Cette proposition de loi est une boîte à idées permettant d’aller au-delà des belles déclarations d’intention, qui, sans moyens, restent aujourd’hui lettre morte.

Les sénateurs du groupe CRC-SPG avaient déposé une proposition de loi tendant à favoriser la prévention des expulsions locatives, qui contenait déjà plusieurs propositions allant dans le même sens.

Face aux situations dramatiques vécues par tous ceux qui sont en attente d’un logement, parfois depuis de nombreuses années, il paraît nécessaire de développer rapidement un véritable contre-projet à la politique menée par le Gouvernement.

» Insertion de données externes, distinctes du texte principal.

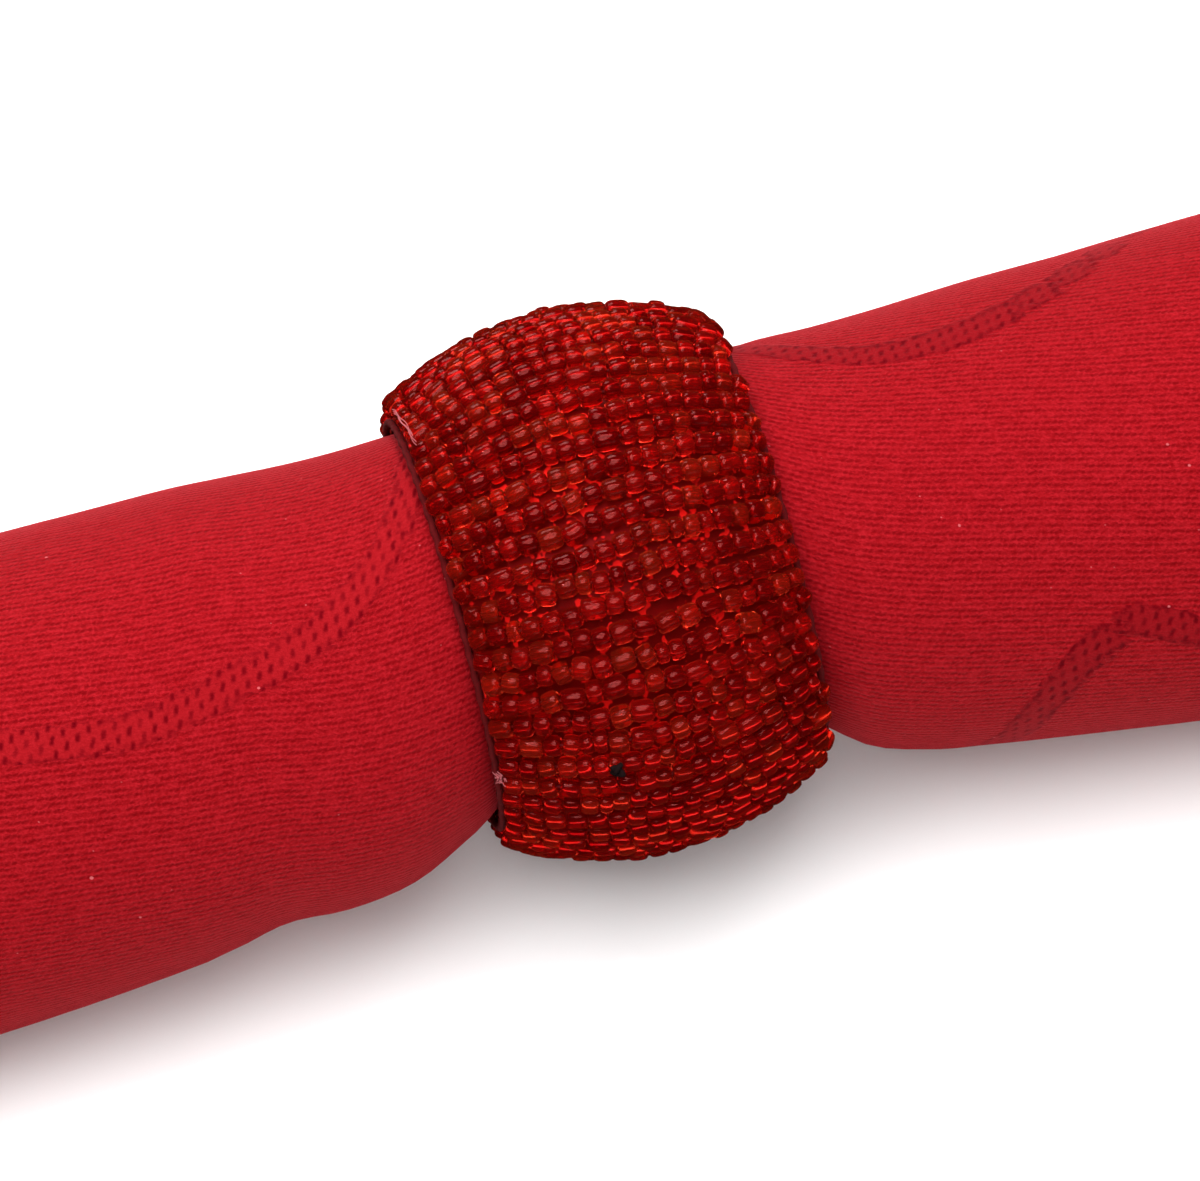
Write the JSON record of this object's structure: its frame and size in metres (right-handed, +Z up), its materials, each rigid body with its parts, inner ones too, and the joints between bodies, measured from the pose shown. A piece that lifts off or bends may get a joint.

Pour notre part, nous sommes favorables à la création d’un grand service public du logement décentralisé soutenu par un engagement financier de l’État, qui représenterait 2 % du PIB. Nous prônons également le lancement d’un grand plan national de construction de logements sociaux soutenu par une politique volontaire en matière d’aide à la pierre.

Mes chers collègues, nous ne pouvons que constater qu’il reste encore beaucoup de chemin à parcourir pour que le droit au logement soit une réalité pour tous, partout. En attendant, notre groupe votera la proposition de loi de nos collègues du groupe socialiste.